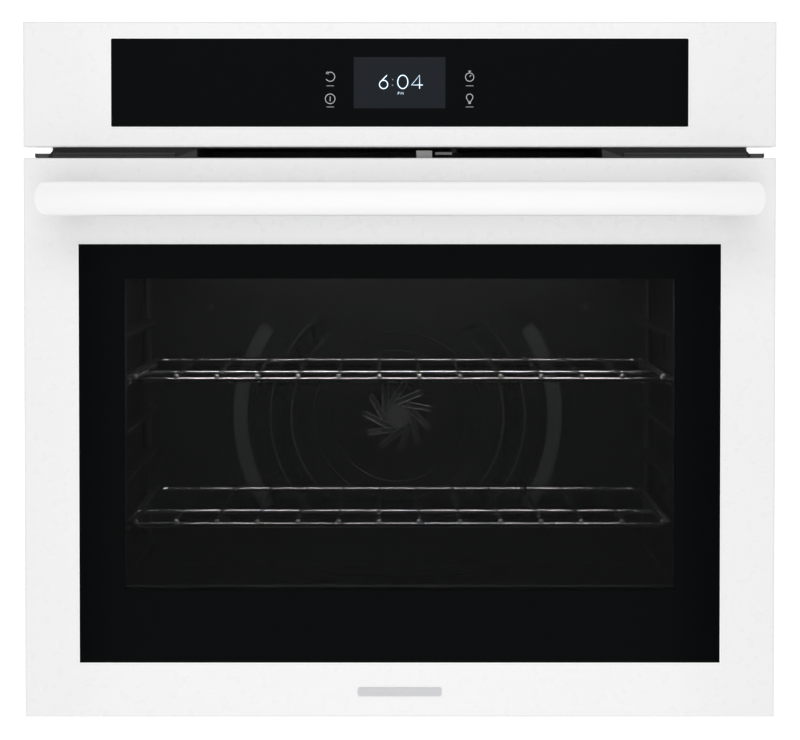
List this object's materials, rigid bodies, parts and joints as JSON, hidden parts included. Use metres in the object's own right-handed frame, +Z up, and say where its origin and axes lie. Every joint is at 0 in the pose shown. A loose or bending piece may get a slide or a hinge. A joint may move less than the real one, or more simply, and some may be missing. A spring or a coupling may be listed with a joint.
{
  "type": "wall oven",
  "caption": "White built-in electric wall oven with black glass window, bar handle, touch control panel, drop-down door, racks, heating elements and fans.",
  "frame": {"origin": "middle of the width, in the cabinet face plane (rear of the front frame flange), at the underside of the chassis", "axes": "+X right seen from the front, -Y towards the cook, +Z up"},
  "size_m": [0.762, 0.704, 0.706],
  "materials": {
    "white_paint": "smooth gloss appliance enamel over steel",
    "handle_white": "gloss white coating",
    "black_glass": "tempered glass with black printed border",
    "control_black": "back-printed black glass",
    "clear_glass": "clear heat-reflecting pane",
    "enamel": "speckled porcelain enamel",
    "galvanised": "spangled zinc coat",
    "dark_steel": "satin black",
    "grey_steel": "satin grey",
    "chrome_wire": "plated wire",
    "element": "oxidised heater sheath",
    "fan_metal": "raw sheet",
    "shaft_steel": "turned",
    "motor": "laminations and varnished coil",
    "wool": "glass fibre blanket",
    "seal": "woven high-temperature seal",
    "black_plastic": "moulded",
    "circuit_board": "soldered board with parts",
    "badge_grey": "satin, blank",
    "lamp_glass": "thick pressed glass",
    "bulb_glass": "frosted",
    "lamp_ceramic": "white socket",
    "zinc": "zinc plated"
  },
  "bodies": {
    "chassis": {"air_duct": "galvanised", "bake_element": "element", "base_panel": "galvanised", "blower_housing": "galvanised", "blower_motor": "motor", "broil_element": "element", "cavity_back": "enamel", "cavity_wrapper": "enamel", "chassis_screws": "zinc", "compartment_shelf": "galvanised", "control_board": "circuit_board", "control_glass": "control_black", "control_panel_trim": "white_paint", "control_tray": "black_plastic", "convection_element": "element", "display_module": "black_plastic", "door_gasket": "seal", "door_switch": "black_plastic", "element_clips": "zinc", "fan_cover": "enamel", "fan_motor": "motor", "front_frame": "enamel", "hinge_arms": "zinc", "hinge_receivers": "zinc", "junction_box": "galvanised", "lamp_bulb": "bulb_glass", "lamp_housing": "lamp_ceramic", "lamp_lens": "lamp_glass", "latch_motor": "motor", "oven_insulation": "wool", "rack_ledges": "enamel", "rear_panel": "galvanised", "relay_board": "circuit_board", "side_panels": "galvanised", "temperature_sensor": "shaft_steel", "terminal_block": "black_plastic", "top_panel": "galvanised", "vent_bars": "grey_steel", "vent_trim": "dark_steel"},
    "door": {"blank_badge": "badge_grey", "door_inner_glasses": "clear_glass", "door_insulation": "wool", "door_liner": "enamel", "door_outer_glass": "black_glass", "door_outer_panel": "white_paint", "door_screws": "zinc", "glass_pack_frame": "dark_steel", "handle_bar": "handle_white", "handle_mounts": "handle_white", "hinge_channels": "zinc", "hinge_pins": "shaft_steel", "hinge_springs": "shaft_steel", "latch_keeper": "zinc"},
    "upper_rack": {"upper_rack": "chrome_wire"},
    "lower_rack": {"lower_rack": "chrome_wire"},
    "convection_fan": {"fan_impeller": "fan_metal", "fan_shaft": "shaft_steel"},
    "cooling_blower": {"blower_wheel": "fan_metal"},
    "latch_hook": {"latch_hook": "zinc"},
    "switch_plunger": {"door_switch_plunger": "black_plastic"}
  },
  "joints": [
    {"name": "door_hinge", "type": "hinge", "parent": "chassis", "child": "door", "pos_m": [0, -0.028, 0.014], "axis": [1, 0, 0], "range_deg": [0, 90], "stiffness_Nm_per_rad": 20, "springref_deg": -17.19},
    {"name": "upper_rack_slide", "type": "slide", "parent": "chassis", "child": "upper_rack", "axis": [0, -1, 0], "range_m": [0, 0.24]},
    {"name": "lower_rack_slide", "type": "slide", "parent": "chassis", "child": "lower_rack", "axis": [0, -1, 0], "range_m": [0, 0.24]},
    {"name": "convection_fan_spin", "type": "hinge", "parent": "chassis", "child": "convection_fan", "pos_m": [0, 0.524, 0.259], "axis": [0, 1, 0], "continuous": true},
    {"name": "cooling_blower_spin", "type": "hinge", "parent": "chassis", "child": "cooling_blower", "pos_m": [0, 0.236, 0.612], "axis": [1, 0, 0], "continuous": true},
    {"name": "latch_hook_turn", "type": "hinge", "parent": "chassis", "child": "latch_hook", "pos_m": [0.056, 0.03, 0.562], "axis": [0, 0, -1], "range_deg": [0, 10]},
    {"name": "door_switch_travel", "type": "slide", "parent": "chassis", "child": "switch_plunger", "axis": [0, -1, 0], "range_m": [0, 0.005]}
  ],
  "couplings": [
    {"joint": "upper_rack_slide", "follows": "door_hinge", "m_per_rad": 0.1527},
    {"joint": "lower_rack_slide", "follows": "door_hinge", "m_per_rad": 0.1527},
    {"joint": "door_switch_travel", "follows": "door_hinge", "m_per_rad": 0.00318}
  ]
}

→ **The problem**:
Repeat the data above exactly.

→ **Full output**:
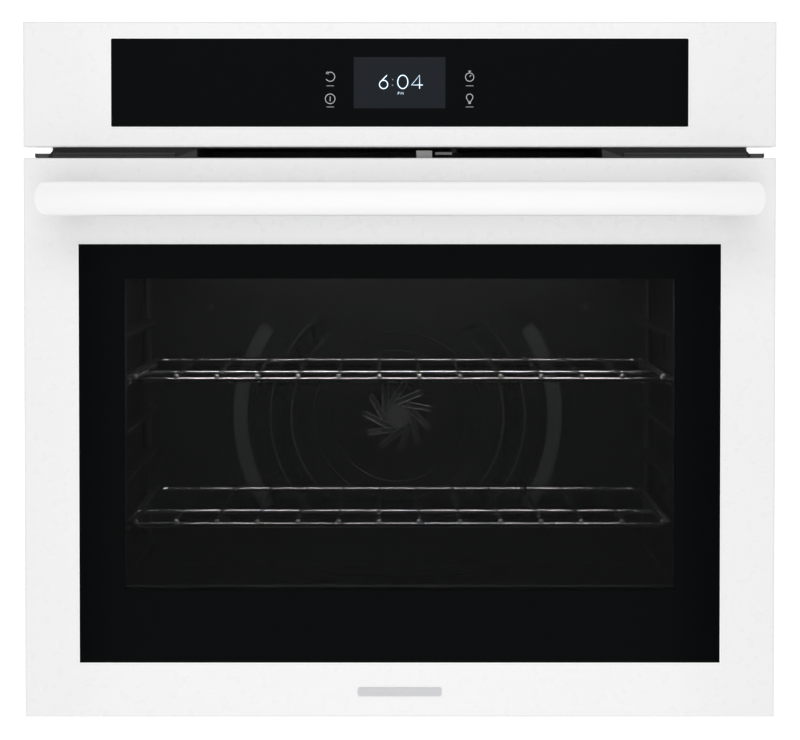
List this object's materials, rigid bodies, parts and joints as JSON, hidden parts included. Use metres in the object's own right-handed frame, +Z up, and say where its origin and axes lie. Every joint is at 0 in the pose shown. A loose or bending piece may get a slide or a hinge. A joint may move less than the real one, or more simply, and some may be missing. A spring or a coupling may be listed with a joint.
{
  "type": "wall oven",
  "caption": "White built-in electric wall oven with black glass window, bar handle, touch control panel, drop-down door, racks, heating elements and fans.",
  "frame": {"origin": "middle of the width, in the cabinet face plane (rear of the front frame flange), at the underside of the chassis", "axes": "+X right seen from the front, -Y towards the cook, +Z up"},
  "size_m": [0.762, 0.704, 0.706],
  "materials": {
    "white_paint": "smooth gloss appliance enamel over steel",
    "handle_white": "gloss white coating",
    "black_glass": "tempered glass with black printed border",
    "control_black": "back-printed black glass",
    "clear_glass": "clear heat-reflecting pane",
    "enamel": "speckled porcelain enamel",
    "galvanised": "spangled zinc coat",
    "dark_steel": "satin black",
    "grey_steel": "satin grey",
    "chrome_wire": "plated wire",
    "element": "oxidised heater sheath",
    "fan_metal": "raw sheet",
    "shaft_steel": "turned",
    "motor": "laminations and varnished coil",
    "wool": "glass fibre blanket",
    "seal": "woven high-temperature seal",
    "black_plastic": "moulded",
    "circuit_board": "soldered board with parts",
    "badge_grey": "satin, blank",
    "lamp_glass": "thick pressed glass",
    "bulb_glass": "frosted",
    "lamp_ceramic": "white socket",
    "zinc": "zinc plated"
  },
  "bodies": {
    "chassis": {"air_duct": "galvanised", "bake_element": "element", "base_panel": "galvanised", "blower_housing": "galvanised", "blower_motor": "motor", "broil_element": "element", "cavity_back": "enamel", "cavity_wrapper": "enamel", "chassis_screws": "zinc", "compartment_shelf": "galvanised", "control_board": "circuit_board", "control_glass": "control_black", "control_panel_trim": "white_paint", "control_tray": "black_plastic", "convection_element": "element", "display_module": "black_plastic", "door_gasket": "seal", "door_switch": "black_plastic", "element_clips": "zinc", "fan_cover": "enamel", "fan_motor": "motor", "front_frame": "enamel", "hinge_arms": "zinc", "hinge_receivers": "zinc", "junction_box": "galvanised", "lamp_bulb": "bulb_glass", "lamp_housing": "lamp_ceramic", "lamp_lens": "lamp_glass", "latch_motor": "motor", "oven_insulation": "wool", "rack_ledges": "enamel", "rear_panel": "galvanised", "relay_board": "circuit_board", "side_panels": "galvanised", "temperature_sensor": "shaft_steel", "terminal_block": "black_plastic", "top_panel": "galvanised", "vent_bars": "grey_steel", "vent_trim": "dark_steel"},
    "door": {"blank_badge": "badge_grey", "door_inner_glasses": "clear_glass", "door_insulation": "wool", "door_liner": "enamel", "door_outer_glass": "black_glass", "door_outer_panel": "white_paint", "door_screws": "zinc", "glass_pack_frame": "dark_steel", "handle_bar": "handle_white", "handle_mounts": "handle_white", "hinge_channels": "zinc", "hinge_pins": "shaft_steel", "hinge_springs": "shaft_steel", "latch_keeper": "zinc"},
    "upper_rack": {"upper_rack": "chrome_wire"},
    "lower_rack": {"lower_rack": "chrome_wire"},
    "convection_fan": {"fan_impeller": "fan_metal", "fan_shaft": "shaft_steel"},
    "cooling_blower": {"blower_wheel": "fan_metal"},
    "latch_hook": {"latch_hook": "zinc"},
    "switch_plunger": {"door_switch_plunger": "black_plastic"}
  },
  "joints": [
    {"name": "door_hinge", "type": "hinge", "parent": "chassis", "child": "door", "pos_m": [0, -0.028, 0.014], "axis": [1, 0, 0], "range_deg": [0, 90], "stiffness_Nm_per_rad": 20, "springref_deg": -17.19},
    {"name": "upper_rack_slide", "type": "slide", "parent": "chassis", "child": "upper_rack", "axis": [0, -1, 0], "range_m": [0, 0.24]},
    {"name": "lower_rack_slide", "type": "slide", "parent": "chassis", "child": "lower_rack", "axis": [0, -1, 0], "range_m": [0, 0.24]},
    {"name": "convection_fan_spin", "type": "hinge", "parent": "chassis", "child": "convection_fan", "pos_m": [0, 0.524, 0.259], "axis": [0, 1, 0], "continuous": true},
    {"name": "cooling_blower_spin", "type": "hinge", "parent": "chassis", "child": "cooling_blower", "pos_m": [0, 0.236, 0.612], "axis": [1, 0, 0], "continuous": true},
    {"name": "latch_hook_turn", "type": "hinge", "parent": "chassis", "child": "latch_hook", "pos_m": [0.056, 0.03, 0.562], "axis": [0, 0, -1], "range_deg": [0, 10]},
    {"name": "door_switch_travel", "type": "slide", "parent": "chassis", "child": "switch_plunger", "axis": [0, -1, 0], "range_m": [0, 0.005]}
  ],
  "couplings": [
    {"joint": "upper_rack_slide", "follows": "door_hinge", "m_per_rad": 0.1527},
    {"joint": "lower_rack_slide", "follows": "door_hinge", "m_per_rad": 0.1527},
    {"joint": "door_switch_travel", "follows": "door_hinge", "m_per_rad": 0.00318}
  ]
}